When I was 24, I met my now-girlfriend at a New Year’s Eve party. We’ve been together for five years. Recently, gaming has crept back into my life in a way that is not good at all. It’s a cycle I’m really trying to break. One night I blacked out and said really mean things to her, like I didn’t need her, I could literally be fine without her. I almost lost her because of that, and she’s one of the best things that ever happened to me. I remember just waking up and thinking, I have to change something

I’ve been unemployed for four months now. I’m pushing away my girlfriend. She loves me so much, so she puts up with a whole lot. I’ve been trying to make more effort to spend every minute I can with her. I do love her deeply and she loves me more than anyone I've ever met. I'm realizing now that our relationships with people in the real world are worth so much more than playing video games with others who are also, for the most part, coping with the stresses of real life.

Video games, in the end, are patterns of light on a screen—red, blue and green pixels arranged in a way that stimulates your brain and releases dopamine. They’re wonderful forms of entertainment, and one day, I hope to return to them in a healthier way. But for people like myself who are prone to addiction, they can become a safe place where progress in the real world can stand still.

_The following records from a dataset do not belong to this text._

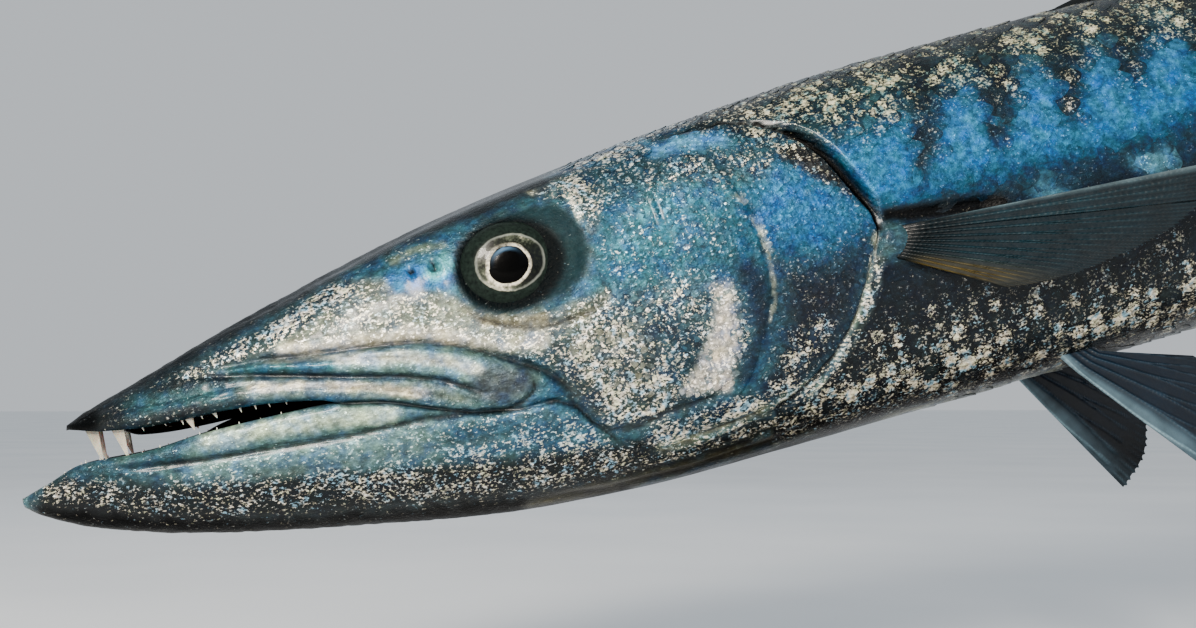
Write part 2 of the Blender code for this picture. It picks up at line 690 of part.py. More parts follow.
def make_median_fins(shop):
    spines = profile([(0, 76), (0.3, 72), (0.7, 52), (1, 26)])
    fold = profile([(0, 11), (1, 17)])
    median_fin(shop, "first_dorsal_fin", (442, 506), 5, spines, fold, -2, True, 5, 1.3)
    soft = profile([(0, 104), (0.12, 98), (0.35, 58), (0.7, 38), (1, 44)])
    lean = profile([(0, 56), (0.4, 44), (1, 20)])
    median_fin(shop, "second_dorsal_fin", (727, 812), 10, soft, lean, 14, True)
    soft_low = profile([(0, 98), (0.12, 92), (0.35, 54), (0.7, 36), (1, 42)])
    median_fin(shop, "anal_fin", (738, 820), 10, soft_low, lean, 14, False)


def tail_lobe(shop, name, sign):
    """Half of the forked tail fin, from its outer edge to the middle line. sign is 1 above it."""
    columns = 2 * TAIL_RAYS - 1
    base_top, base_low = top_at(STANDARD_LENGTH) - 1.5, bottom_at(STANDARD_LENGTH) + 1.5
    middle, half_base = (base_top + base_low) / 2, (base_top - base_low) / 2
    lobe = TOTAL_LENGTH - STANDARD_LENGTH - TAIL_FORK

    def place(u, v):
        out = 1 - u
        wave = TAIL_WAVE * math.exp(-((out - 0.2) / 0.12) ** 2)
        tip_x = TAIL_FORK + lobe * out**2.1 + wave * (1 - out)
        tip_z = TAIL_HALF_SPAN * out**0.95
        root_z = half_base * out
        lift = root_z + (tip_z - root_z) * 0.62
        notch = 0.985 if round(u * (columns - 1)) % 2 and v > 0.9 else 1.0
        t = v * notch
        x = 2 * (1 - t) * t * tip_x * 0.42 + t**2 * tip_x
        z = (1 - t) ** 2 * root_z + 2 * (1 - t) * t * lift + t**2 * tip_z
        return Vector((STANDARD_LENGTH + GAP + x, 0, middle + sign * (GAP / 2 + z)))

    def half(column, v):
        ray = column % 2 == 0
        thin = TAIL_RAY_HALF if ray else TAIL_MEMBRANE_HALF
        near = max(0.0, 1 - v / TAIL_SKIN_SHARE)
        root = TAIL_ROOT_HALF if ray else TAIL_ROOT_HALF - 0.8
        return near * root + (1 - near) * (thin + (EDGE_HALF - thin) * v)

    made = fin_sheet(columns, 7, place, half, lambda u, v: Vector((0, -1, 0)))
    fin = shop.part(made, name, (STANDARD_LENGTH, 0, middle))
    set_looks(fin, "fin_skin", 60)


def paired_fin(shop, name, side, rays, roots, length_at, down_at, splay, stand_off, rows=5):
    """A fin that grows from one side: roots are its front and rear ends as station and height."""
    columns = 2 * rays - 1
    (front, front_z), (rear, rear_z) = roots

    def ray(u):
        station, height = front + (rear - front) * u, front_z + (rear_z - front_z) * u
        down = math.radians(down_at(u))
        along = Vector((math.cos(down), side * math.tan(math.radians(splay(u))), -math.sin(down)))
        return on_skin(station, height, side, GAP + stand_off), along.normalized()

    def place(u, v):
        base, along = ray(u)
        notch = 0.97 if round(u * (columns - 1)) % 2 and v > 0.9 else 1.0
        return base + along * length_at(u) * v * notch

    def normal(u, v):
        step = 0.02
        here, there = place(max(u - step, 0), max(v, 0.3)), place(min(u + step, 1), max(v, 0.3))
        cross = ray(u)[1].cross(there - here).normalized()
        return cross

    made = fin_sheet(columns, rows, place, ray_thickness(PAIRED_RAY_HALF), normal)
    base = ray(0.5)[0]
    fin = shop.part(made, name, base)
    set_looks(fin, "fin_skin", 60)


def make_paired_fins(shop):
    for side_name, side in SIDES.items():
        paired_fin(shop, f"pectoral_fin_{side_name}", side, 12, ((325, 1.5), (322, -9)),
                   profile([(0, 128), (0.15, 125), (0.6, 84), (1, 46)]),
                   profile([(0, 3.5), (1, 30)]), profile([(0, 11), (1, 9)]), PAIRED_RAY_HALF + 0.2)
        paired_fin(shop, f"pelvic_fin_{side_name}", side, 6, ((393, -66.5), (408, -67)),
                   profile([(0, 94), (0.3, 88), (1, 44)]),
                   profile([(0, 54), (1, 18)]), profile([(0, 12), (1, 8)]), 0.6)


def to_world(point):
    tilt = math.radians(NOSE_DOWN)
    x, y, z = point
    start = -STATION_OVER_BASE * math.cos(tilt)
    return Vector((start + x * math.cos(tilt) - z * math.sin(tilt), y,
                   JAW_TIP_HEIGHT + x * math.sin(tilt) + z * math.cos(tilt)))


def turned(points):
    """One ring of points for each (radius, height) pair of a round piece."""
    rings = []
    for radius, height in points:
        turns = [math.tau * i / STAND_SIDES for i in range(STAND_SIDES)]
        rings.append([(radius * math.cos(turn), radius * math.sin(turn), height) for turn in turns])
    return rings


def make_stand(shop):
    length, width, height = BASE_SIZE
    made = bmesh.new()
    bmesh.ops.create_cube(made, size=1.0)
    bmesh.ops.scale(made, verts=made.verts, vec=(length, width, height))
    bmesh.ops.translate(made, verts=made.verts, vec=(0, 0, height / 2))
    upright = [edge for edge in made.edges if abs(edge.verts[0].co.z - edge.verts[1].co.z) > 1]
    bmesh.ops.bevel(made, geom=upright, offset=BASE_CORNER, segments=6, profile=0.5, affect="EDGES")
    rim = [edge for edge in made.edges if all(vert.co.z > height - 0.1 for vert in edge.verts)]
    bmesh.ops.bevel(made, geom=rim, offset=BASE_EDGE, segments=2, profile=0.5, affect="EDGES")
    base = object_from(made, "stand_base", shop.parts)
    set_looks(base, "wood")
    for name, station in ROD_STATIONS.items():
        belly = to_world((station, 0, bottom_at(station)))
        low, top = height + GAP, belly.z - CUP_HEIGHT
        rod = bmesh.new()
        bmesh.ops.create_cone(rod, cap_ends=True, segments=STAND_SIDES, radius1=ROD_RADIUS,
                              radius2=ROD_RADIUS, depth=top - low)
        bmesh.ops.translate(rod, verts=rod.verts, vec=(belly.x, 0, (top + low) / 2))
        rod = object_from(rod, f"stand_rod_{name}", shop.parts, (belly.x, 0, low))
        set_looks(rod, "steel")
        inner = ROD_RADIUS + GAP
        section = [(inner, low), (COLLAR_RADIUS, low), (COLLAR_RADIUS, low + COLLAR_HEIGHT * 0.4),
                   (inner + COLLAR_BORE_WALL, low + COLLAR_HEIGHT), (inner, low + COLLAR_HEIGHT)]
        collar = bmesh.new()
        rows = [[collar.verts.new(point) for point in ring] for ring in turned(section)]
        for row, following in zip(rows, rows[1:] + rows[:1]):
            for i in range(STAND_SIDES):
                j = (i + 1) % STAND_SIDES
                collar.faces.new((row[i], row[j], following[j], following[i]))
        bmesh.ops.translate(collar, verts=collar.verts, vec=(belly.x, 0, 0))
        collar = object_from(collar, f"stand_collar_{name}", shop.parts, (belly.x, 0, low))
        set_looks(collar, "steel")
        cup_low = top + GAP
        cup_high = belly.z + CUP_HOLD
        section = [(ROD_RADIUS + 1.5, cup_low), (CUP_RADIUS, cup_low + CUP_TAPER), (CUP_RADIUS, cup_high)]
        cup = loft(turned(section))
        bmesh.ops.translate(cup, verts=cup.verts, vec=(belly.x, 0, 0))
        cup = object_from(cup, f"stand_cup_{name}", shop.parts, (belly.x, 0, cup_low))
        around = body_length(station - 60, station + 60, 24, 32, lambda s: GAP + 0.1)
        boolean(cup, "DIFFERENCE", shop.cutter(around, "belly"))
        keep_largest(cup)
        set_looks(cup, "steel")


def main():
    clear_scene()
    shop = Workshop()
    make_head(shop)
    make_lower_jaw(shop)
    make_throat(shop)
    for side_name in SIDES:
        make_eye(shop, side_name)
        for name in ("maxilla", "cheek", "gill_cover"):
            side_plate(shop, name, side_name)
    make_trunk(shop)
    make_median_fins(shop)
    tail_lobe(shop, "tail_fin_upper", 1)
    tail_lobe(shop, "tail_fin_lower", -1)
    make_paired_fins(shop)
    make_stand(shop)
    bpy.context.view_layer.update()


main()
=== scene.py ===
import math
from functools import partial

import bpy
import numpy as np
from mathutils import Matrix, Vector


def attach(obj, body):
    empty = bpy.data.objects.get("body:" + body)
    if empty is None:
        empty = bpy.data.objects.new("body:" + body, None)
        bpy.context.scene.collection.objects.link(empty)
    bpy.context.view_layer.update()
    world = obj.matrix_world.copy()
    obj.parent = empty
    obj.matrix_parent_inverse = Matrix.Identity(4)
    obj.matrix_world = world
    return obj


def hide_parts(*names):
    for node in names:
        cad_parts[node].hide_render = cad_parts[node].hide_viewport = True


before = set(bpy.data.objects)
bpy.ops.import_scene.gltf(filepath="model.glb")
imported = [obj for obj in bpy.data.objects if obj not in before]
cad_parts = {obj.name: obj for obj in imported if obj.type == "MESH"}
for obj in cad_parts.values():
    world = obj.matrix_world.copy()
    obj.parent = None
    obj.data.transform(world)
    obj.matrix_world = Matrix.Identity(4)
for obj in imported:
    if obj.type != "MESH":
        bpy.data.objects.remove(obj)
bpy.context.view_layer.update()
print("frame loaded with", len(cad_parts), "nodes")

# How the stand holds the fish
hold = {"noseDown": 15.4, "jawTipHeight": 130.0, "stationOverBase": 580.0}
tilt = math.radians(hold["noseDown"])
tiltCos, tiltSin = math.cos(tilt), math.sin(tilt)


def toWorld(points):
    # fish millimetres to metres on the floor
    points = np.asarray(points, float)
    x = -hold["stationOverBase"] * tiltCos + points[..., 0] * tiltCos - points[..., 2] * tiltSin
    z = hold["jawTipHeight"] + points[..., 0] * tiltSin + points[..., 2] * tiltCos
    return np.stack([x, points[..., 1], z], -1) * 0.001


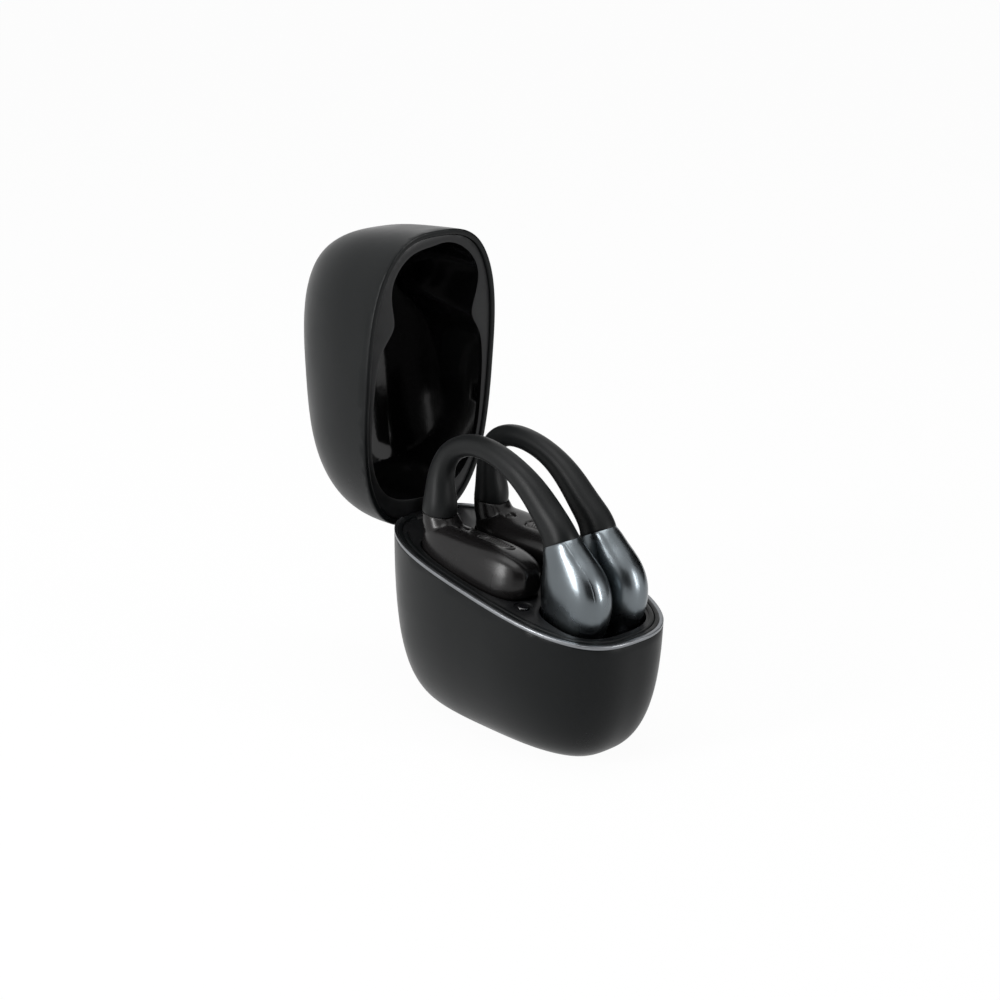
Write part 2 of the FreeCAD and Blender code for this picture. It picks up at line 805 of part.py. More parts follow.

It’s easy to become trapped in your own limitations and comfort zone. I have realized that video games no longer serve me. Most times when I play them now, I can no longer shake the feeling that I am wasting valuable time. Every hour is one I could have spent growing a skill or furthering real-life hobbies. I know this, yet it’s still an addiction, and my brain inevitably craves it.

Lately, I’ve had a paradigm shift in my thinking: Life is going to become my video game, and I am going to win—or, at the very least, try as hard as I have to win in virtual worlds.